Die belangte Behörde hat zutreffend erkannt, dass sich die Beschwerdeführerin auf das gemeinschaftsrechtliche Diskriminierungsverbot des Art. 3 Abs. 1 des Beschlusses Nr. 3/80 des Assoziationsrates vom 19. September 1980 über die Anwendung der Systeme der sozialen Sicherheit der Mitgliedstaaten der Europäischen Gemeinschaften auf die türkischen Arbeitnehmer und deren Familienangehörige (im Folgenden: ARB Nr. 3/80) berufen kann (vgl. hiezu den hg. Beschluss vom 31. Mai 2000, Zl. 98/08/0359).

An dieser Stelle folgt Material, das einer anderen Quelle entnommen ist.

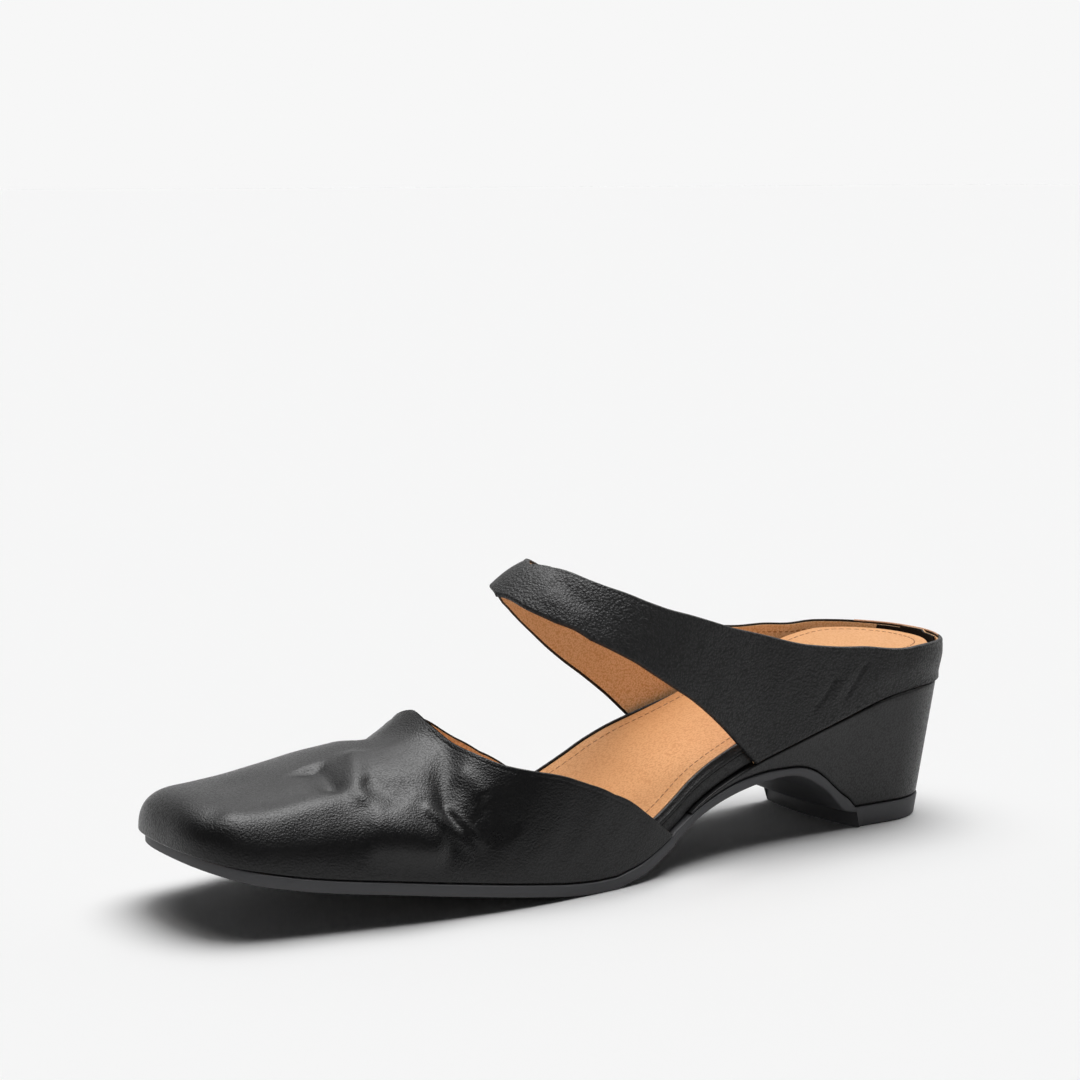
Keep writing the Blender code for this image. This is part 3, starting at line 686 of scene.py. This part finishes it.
def ridge_point(run):
    """The last's ridge over a run: it follows the edge and stops short of the heel and toe ends."""
    heel_span = HEEL_SHELF / (1 - 2 / math.pi)
    toe_span = TOE_SHELF / (1 - 2 / math.pi)
    behind = np.clip(1 - run / heel_span, 0, 1)
    front = np.clip(1 - (RUN - run) / toe_span, 0, 1)
    middle = np.clip(run, heel_span, RUN - toe_span)
    x = middle - heel_span * 2 / math.pi * np.sin(behind * math.pi / 2)
    x = x + toe_span * 2 / math.pi * np.sin(front * math.pi / 2)
    x = x - HEEL_TURN + HEEL_ROUND - HEEL_SETBACK
    station = (x + HEEL_SETBACK) / FOOTBED_LENGTH
    depth = TOE_BOX_DEPTH + column(RIDGE, 1, station) * (INSTEP_DEPTH - TOE_BOX_DEPTH)
    return x, BALL_WIDTH * column(RIDGE, 2, station), seat_height(x) + depth


def at_height(run, side, height, out):
    """A point beside the last's foot at a height over the feather edge, in by the last's own curve."""
    low_x = plan_point(run, side)[0]
    top_x, top_y, top_z = ridge_point(run)
    edge_x, edge_y = plan_edge(run, side, out)
    square = column(RIDGE, 3, distance(run) / FOOTBED_LENGTH)
    share = height / (top_z - seat_height(low_x))
    wide = (1 - share ** square) ** (1 / square)
    return top_x + (edge_x - top_x) * wide, top_y + (edge_y - top_y) * wide


def board(low_of, high_of, levels, runs, count):
    """Closed sections of a board: each level of its edge is a share of the thickness and an inset."""
    sides = []
    for side in (OUTER, INNER):
        side_of = np.full(runs.shape, side)
        plan = plan_point(runs, side_of)
        low, high = low_of(*plan), high_of(*plan)
        rows = []
        for share, inset in levels:
            z = low + (high - low) * share
            x, y = at_height(runs, side_of, np.maximum(z - seat_height(plan[0]), 0), -inset)
            rows.append(np.stack((x, y, low_of(x, y) + (high_of(x, y) - low_of(x, y)) * share), -1))
        sides.append(np.stack(rows, 1))
    outer, inner = sides
    share = np.linspace(0, 1, count + 1)[None, 1:-1, None]
    over = outer[:, -1:] + (inner[:, -1:] - outer[:, -1:]) * share
    over[..., 2] = high_of(over[..., 0], over[..., 1])
    under = inner[:, :1] + (outer[:, :1] - inner[:, :1]) * share
    under[..., 2] = low_of(under[..., 0], under[..., 1])
    return np.concatenate((outer, over, inner[:, ::-1], under, outer[:, :1]), 1)


wrap = leather("wrap_leather", BLACK, BLACK_WORN, "080808", 0.44, 0.42, 0.0006, 0.00008, 0.00005)
runs = between(0, 1, 220)
body("footbed_wrap", [board(lambda x, y: seat_height(x), footbed_top, WRAP_AND_SHADOW_BEAD_LEVELS, runs, 10)], wrap,
     "footbed_edge_leather", "footbed")


# Sock: 1.2 mm tan leather over the whole footbed, glued, and sewn round 4 mm inside its edge with
# brown thread. The seam lies in a shallow furrow, and the heel rests on a thin pad.
SOCK_THICKNESS = 0.0012
SOCK_INSET = 0.0020
SOCK_HEEL_INSET = 0.0006
SEAM_INSET = 0.0040
SEAM_END = 0.86
FURROW = (0.00016, 0.0006)
PAD_HEIGHT = 0.0021
PAD_ENDS = (0.030, 0.072)
STITCH_PITCH = 0.0023
STITCH_SIZE = (0.0017, 0.00050, 0.00026)
TAN = "E6AE7A"
TAN_DARK = "DCA26C"
# The next colour darkens the sock's grain valleys: painted shade.
TAN_VALLEY_SHADE = "D39864"
THREAD_BROWN = "A8703E"


def nearest(points, line):
    """For each point, the distance to the nearest point of a line, and that point's number."""
    flat = points.reshape(-1, points.shape[-1])
    squares = (flat ** 2).sum(1)[:, None] + (line ** 2).sum(1)[None] - 2 * flat @ line.T
    number = squares.argmin(1)
    gap = np.sqrt(np.maximum(squares[np.arange(len(flat)), number], 0))
    return gap.reshape(points.shape[:-1]), number.reshape(points.shape[:-1])


def stitches(name, line, up, finish, slot):
    """Stitches along a line of points: each is a half-sunk grain of thread, laid along the line."""
    steps = np.linalg.norm(np.diff(line, axis=0), axis=1)
    along = np.concatenate(([0], np.cumsum(steps)))
    middles = np.arange(STITCH_PITCH / 2, along[-1], STITCH_PITCH)

    def at(values, where):
        return np.stack([np.interp(where, along, values[:, n]) for n in range(3)], -1)

    centre, normal = at(line, middles), at(up, middles)
    ahead = at(line, middles + STITCH_PITCH / 4) - at(line, middles - STITCH_PITCH / 4)
    ahead /= np.linalg.norm(ahead, axis=1, keepdims=True)
    beside = np.cross(normal, ahead)
    length, width, height = STITCH_SIZE
    theta, phi = np.meshgrid(np.linspace(0, math.pi, 7), np.linspace(0, 2 * math.pi, 9))
    shape = np.stack((np.cos(theta), np.sin(theta) * np.cos(phi), np.sin(theta) * np.sin(phi)), -1)
    shape = np.sign(shape) * np.abs(shape) ** np.array((0.8, 1, 1)) * np.array((length, width, height)) / 2
    frames = np.stack((ahead, beside, normal), 1)
    points = centre[:, None, None] + np.einsum("ijk,nkl->nijl", shape, frames)
    return body(name, list(points), finish, slot)


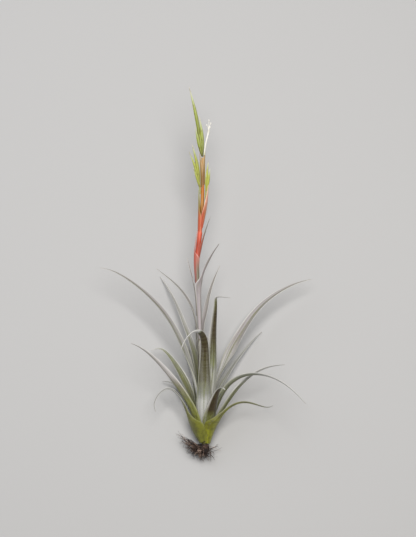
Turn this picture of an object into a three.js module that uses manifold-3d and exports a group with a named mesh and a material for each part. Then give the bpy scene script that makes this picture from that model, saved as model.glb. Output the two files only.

Artikel 2 ARB Nr. 3/80, der die Überschrift "Persönlicher Geltungsbereich" trägt, lautet:

"Dieser Beschluss gilt:

-

für Arbeitnehmer, für welche die Rechtsvorschriften eines oder mehrerer Mitgliedstaaten gelten oder galten, und die türkische Staatsangehörige sind;

-

für die Familienangehörigen dieser Arbeitnehmer, die im Gebiet eines Mitgliedstaats wohnen;

-

für Hinterbliebene dieser Arbeitnehmer."

Artikel 3 Abs. 1 ARB Nr. 3/80, der die Überschrift "Gleichbehandlung" trägt und Artikel 3 Abs. 1 der Verordnung (EWG) Nr. 1408/71 entspricht, lautet:

"Die Personen, die im Gebiet eines Mitgliedstaats wohnen und für die dieser Beschluss gilt, haben die gleichen Rechte und Pflichten aufgrund der Rechtsvorschriften eines Mitgliedstaats wie die Staatsangehörigen dieses Staates, soweit dieser Beschluss nichts anderes bestimmt."

Artikel 4 ARB Nr. 3/80, der die Überschrift "Sachlicher Geltungsbereich" trägt, bestimmt in Absatz 1:

"(1) Dieser Beschluss gilt für alle Rechtsvorschriften über Zweige der sozialen Sicherheit, die folgende Leistungsarten betreffen:

...

g) Leistungen bei Arbeitslosigkeit;

..."

Der hier zu beurteilende Sachverhalt ist daher von dem persönlichen und sachlichen Geltungsbereich des ARB Nr. 3/80 erfasst, womit das Diskriminierungsverbot dessen Artikel 3 Abs. 1 zur Anwendung kommt.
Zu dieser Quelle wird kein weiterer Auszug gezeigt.